Analogamente il titulus di Fortitudo, mentre ne descrive atteggiamento e attributi, esplicita il nesso con l’immagine: sicut est similitudo / depicta subtiliter. L’attitudine di Ira che si strappa le vesti viene descritta come aderente al suo significato morale: Vestis actus hic [cioè: in quest’immagine] scissure / signant hoc [cioè che claritate rationis / Ira privat hominem]. Patet hic Invidia [«ecco qui Invidia»], dichiara il titulus relativo: e insomma le scritte, con quell’insistito hic, hec, sicut est e così via, intendono richiamare l’osservatore a un puntuale riscontro fra la personificazione rappresentata, i suoi attributi, spesso descritti e spiegati uno per uno, e la “moralità” che deve trarsene. Spe depicta sub figura / hoc signatur, quod…: da un lato la figura o la forma, dall’altro quello che esse signant, cioè significano. Nelle immagini complementari di Iusticia e Iniustitia, le sole dove sotto la figura allegorica si disponga una sorta di predella, il titulus ne dà piena ragione alludendo alle singole scenette, dal miles probus che venatur (sotto Iusticia) agli homicidia che figunt spolia all’ombra di Iniustitia; e ancora (ultimo esempio) dal titulus di Prudentia si ha conferma che la figura fu concepita con due volti, uno dei quali orientato all’indietro, ma si ricava anche la precisa indicazione degli attributi significanti come lo specchio e il compasso. In questo dialogo tra il poeta e il frescante, che agiscono entrambi in nome e per conto del committente, tra testi e immagini non c’è gerarchia, ma piena complementarietà. Perciò l’estensore dei tituli espressamente sigilla le scelte del pittore elogiandone la subtilitas (nel dipingere Fortitudo), e ancor di più l’industria docte mentis che lo guidò nel comporre (pinxit) la figura di Invidia, tanto ricca di attributi. Allusione, quest’ultima, al frequente topos della docta manus degli artefici, richiamato ad esempio nel Battistero di Pisa per la tam bene docta manus di Nicola Pisano (1260). Insomma, la doctrina di Giotto non è in nulla inferiore a quella di chi ne commenta le immagini in un latino a suo modo ricercato.

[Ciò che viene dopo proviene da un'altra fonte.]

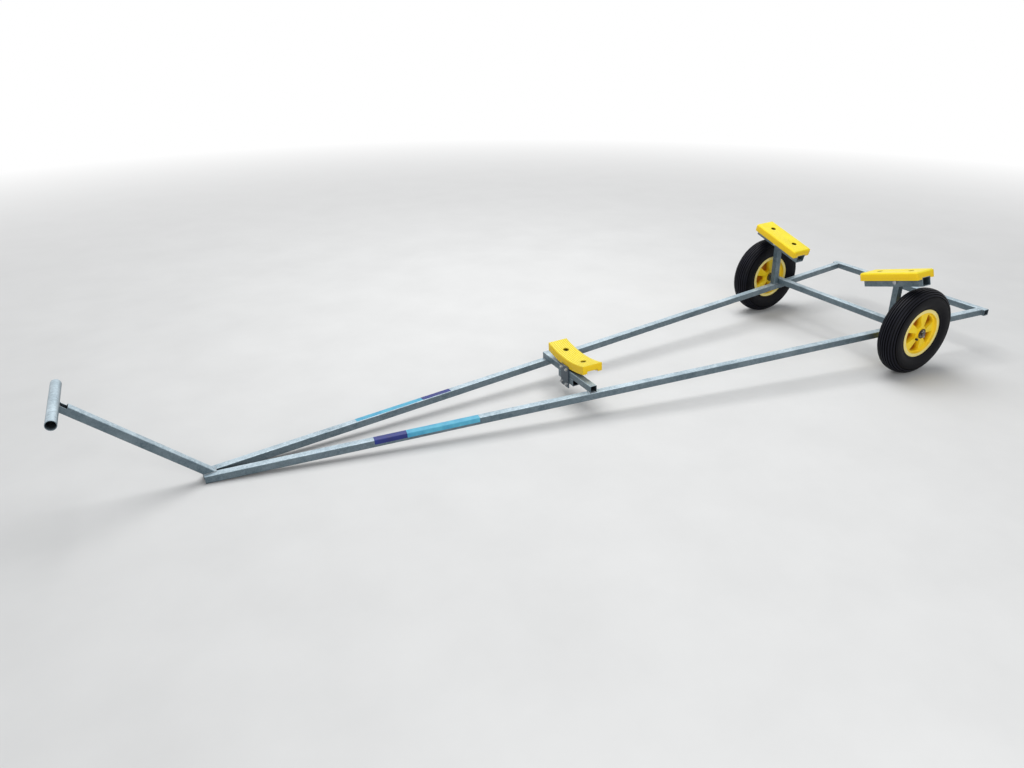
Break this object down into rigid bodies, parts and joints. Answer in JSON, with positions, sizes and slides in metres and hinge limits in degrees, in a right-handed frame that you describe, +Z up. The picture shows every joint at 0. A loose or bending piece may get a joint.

Che un’indagine essenzialmente paleografica (ma anche metrica e letteraria) come questa debba a pieno titolo integrarsi nella storia dell’arte e nell’interpretazione degli affreschi di Giotto, non c’è bisogno di mostrare. Vorremmo sapere di più su chi scrisse quei versi, vorremmo ascoltare – se mai fosse possibile – il suo discorrerne con Enrico Scrovegni e col grandissimo maestro toscano, via via che l’uno dipingeva e l’altro componeva, variando il metro, i suoi versi; vorremmo guardare i padovani che, accorsi in processione il giorno dell’Annunciazione di ogni anno (25 marzo), si raccoglievano nella Cappella. Ma questo contrasto fra i Vizi e le Virtù, che lascia intravedere la città con le sue tensioni sociali e politiche, ci basta a dire che (nonostante l’opposizione degli Eremitani) davvero Enrico Scrovegni aveva edificato la sua parva ecclesia non solo in remedium suae animae, ma soprattutto in honorem et bonum statum civitatis et communis Paduae (così in un atto nota rile del 1317).